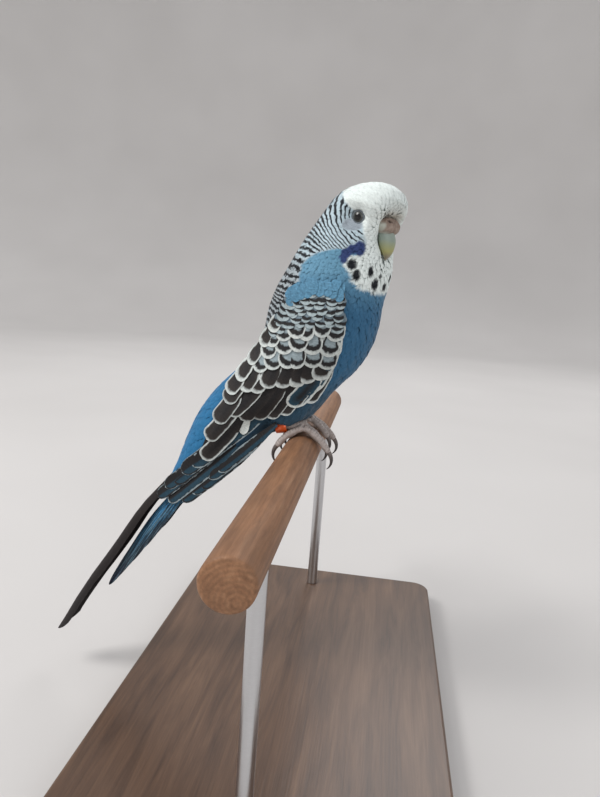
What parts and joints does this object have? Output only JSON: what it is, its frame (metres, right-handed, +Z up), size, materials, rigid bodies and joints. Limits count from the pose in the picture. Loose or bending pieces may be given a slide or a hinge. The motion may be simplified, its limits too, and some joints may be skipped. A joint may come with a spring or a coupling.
{
  "type": "perched budgerigar display model",
  "caption": "Life-size still model of a perched blue and white budgerigar gripping a round dowel, held over a flat display base by upright rods.",
  "frame": {"origin": "middle of the display base's underside", "axes": "+X is the way the bird's body faces, +Y its left side, along the dowel, +Z up"},
  "size_m": [0.1591, 0.222, 0.2002],
  "materials": {
    "head_feathers": "soft matt white feathers",
    "neck_feathers": "soft matt feathers, fine dark and white bars",
    "body_feathers": "soft matt sky-blue feathers",
    "wing_feathers": "matt dark feathers with pale rims",
    "flight_feathers": "smooth dark feathers with thin pale edges",
    "tail_feathers": "smooth dark blue feathers",
    "cere": "dry matt tan skin",
    "bill": "smooth horn",
    "eye": "wet gloss",
    "foot_skin": "scaled skin",
    "claw": "smooth dark horn",
    "leg_ring": "glossy orange-red",
    "dowel_wood": "worn plain wood",
    "base_wood": "satin dark wood",
    "rod_steel": "brushed"
  },
  "bodies": {
    "root": {"head": "head_feathers", "neck": "neck_feathers", "trunk": "body_feathers", "rump": "body_feathers", "cere": "cere", "bill_upper": "bill", "bill_lower": "bill", "eye_right": "eye", "eye_left": "eye", "wing_right": "wing_feathers", "wing_left": "wing_feathers", "flight_feathers_right": "flight_feathers", "flight_feathers_left": "flight_feathers", "tail_centre": "tail_feathers", "tail_side_right": "tail_feathers", "tail_side_left": "tail_feathers", "leg_right": "body_feathers", "leg_left": "body_feathers", "foot_right": "foot_skin", "foot_left": "foot_skin", "claw_right_outer_front": "claw", "claw_right_inner_front": "claw", "claw_right_outer_back": "claw", "claw_right_inner_back": "claw", "claw_left_outer_front": "claw", "claw_left_inner_front": "claw", "claw_left_outer_back": "claw", "claw_left_inner_back": "claw", "ring_right": "leg_ring", "perch": "dowel_wood", "stand_base": "base_wood", "stand_rod_near": "rod_steel", "stand_rod_far": "rod_steel"}
  },
  "joints": []
}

== DO THIS ==
Your task is to repeat the data exactly; please include every line.

== EXERCISE ANSWER ==
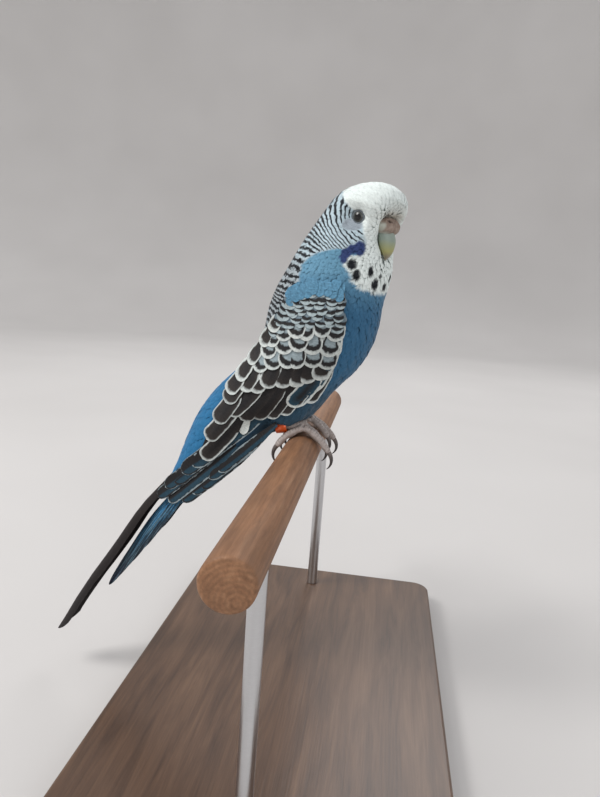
What parts and joints does this object have? Output only JSON: what it is, its frame (metres, right-handed, +Z up), size, materials, rigid bodies and joints. Limits count from the pose in the picture. Loose or bending pieces may be given a slide or a hinge. The motion may be simplified, its limits too, and some joints may be skipped. A joint may come with a spring or a coupling.
{
  "type": "perched budgerigar display model",
  "caption": "Life-size still model of a perched blue and white budgerigar gripping a round dowel, held over a flat display base by upright rods.",
  "frame": {"origin": "middle of the display base's underside", "axes": "+X is the way the bird's body faces, +Y its left side, along the dowel, +Z up"},
  "size_m": [0.1591, 0.222, 0.2002],
  "materials": {
    "head_feathers": "soft matt white feathers",
    "neck_feathers": "soft matt feathers, fine dark and white bars",
    "body_feathers": "soft matt sky-blue feathers",
    "wing_feathers": "matt dark feathers with pale rims",
    "flight_feathers": "smooth dark feathers with thin pale edges",
    "tail_feathers": "smooth dark blue feathers",
    "cere": "dry matt tan skin",
    "bill": "smooth horn",
    "eye": "wet gloss",
    "foot_skin": "scaled skin",
    "claw": "smooth dark horn",
    "leg_ring": "glossy orange-red",
    "dowel_wood": "worn plain wood",
    "base_wood": "satin dark wood",
    "rod_steel": "brushed"
  },
  "bodies": {
    "root": {"head": "head_feathers", "neck": "neck_feathers", "trunk": "body_feathers", "rump": "body_feathers", "cere": "cere", "bill_upper": "bill", "bill_lower": "bill", "eye_right": "eye", "eye_left": "eye", "wing_right": "wing_feathers", "wing_left": "wing_feathers", "flight_feathers_right": "flight_feathers", "flight_feathers_left": "flight_feathers", "tail_centre": "tail_feathers", "tail_side_right": "tail_feathers", "tail_side_left": "tail_feathers", "leg_right": "body_feathers", "leg_left": "body_feathers", "foot_right": "foot_skin", "foot_left": "foot_skin", "claw_right_outer_front": "claw", "claw_right_inner_front": "claw", "claw_right_outer_back": "claw", "claw_right_inner_back": "claw", "claw_left_outer_front": "claw", "claw_left_inner_front": "claw", "claw_left_outer_back": "claw", "claw_left_inner_back": "claw", "ring_right": "leg_ring", "perch": "dowel_wood", "stand_base": "base_wood", "stand_rod_near": "rod_steel", "stand_rod_far": "rod_steel"}
  },
  "joints": []
}